ハリネズミの皮膚疾患
ハリネズミの体表の背側には被毛が変化した針がみられ、脇腹から腹側にかけては柔らかく細い被毛が生えている。
針は総数で約5000本といわれ、約2~3cmの長さである。
針は自在に可動し、逆立てるとさまざまな角度に立って互いの重なりあって支え合い、砦のようになる。
一般的に、ハリネズミには皮膚糸状菌症とダニの寄生が好発する。
これ以外にも、細菌感染、アレルギー、代謝性脱毛、腫瘍等もみられる。
針が容易に抜けるので、皮膚疾患は早期に発見される。
皮膚糸状菌症
本菌はハリネズミに常在しているとも考えられており、ヒゼンダニとの併発症例が多く、ダニ寄生等の皮膚免疫能の低下が発症に関与していると思われる。
原因はTrichophyton crinacci(トリコフィトン・メンタグロフィテス)等の感染による。

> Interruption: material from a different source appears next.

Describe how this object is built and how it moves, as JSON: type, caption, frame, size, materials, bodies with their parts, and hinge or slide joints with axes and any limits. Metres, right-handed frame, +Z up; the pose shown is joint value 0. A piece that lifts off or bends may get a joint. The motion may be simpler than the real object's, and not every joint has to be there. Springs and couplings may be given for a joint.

本菌は通常は病原菌とは考えられておらず、ヒゼンダニとの関連が考えられる。
症状は、皮疹は体幹背側に発生し、フケ等がみられ、針が脱落する。
慢性の症例では皮膚の肥厚、角化がみられる。糸状菌の単独感染ではカユミはあまりない。
診断は、落屑から培養検査を行う。治療は、グリセオフルビン等の抗真菌剤の投与を行う。
可能なら抗真菌剤の薬用シャンプー等で薬浴を行うとよいダニの寄生がみられる症例には、ダニに対する処置も必要となる。
外部寄生虫症はハリネズミには外部寄生虫が好発する。
一般的に皮疹や針の脱落等がみられ、鑑別は容易である。
マダニ症
野生個体に好発し、飼育下での発生はまれである。
マダニは飽血(吸血して体長が数十倍の大きさになること)すると、脱皮もしくは産卵のため体表から離れる。
症状は、体幹脇腹や耳介の後方が好発部位である。重症例では、貧血、発熱、皮膚炎等がみられる。
診断は、視診で皮膚上のダニの検出を行う。
特に飽血したダニは明瞭である。治療は、刺し口が残らないようにダニを物理的に除去する。
または殺ダニ剤の外用を行う。
ヒゼンダニ症
皮膚糸状菌症と併発する症例が多く、相互に症状を助長させている。
ヒゼンダニは皮膚に穿孔をつくって生活している。
症状は、軽症例では無症状のこともあるが、皮疹として、鱗屑、落屑、痂皮、ソウ痒等がみられる。
重症例では大量の落屑がみられ、針が脱落する。
この落屑によってヒトにアレルギー反応が現れることもある。
診断は、皮膚の掻爬検査で成体や卵を検出する。
治療は、イベルメクチンの7~10日間隔の連続投与を行う。または殺ダニ剤の外用も有効である。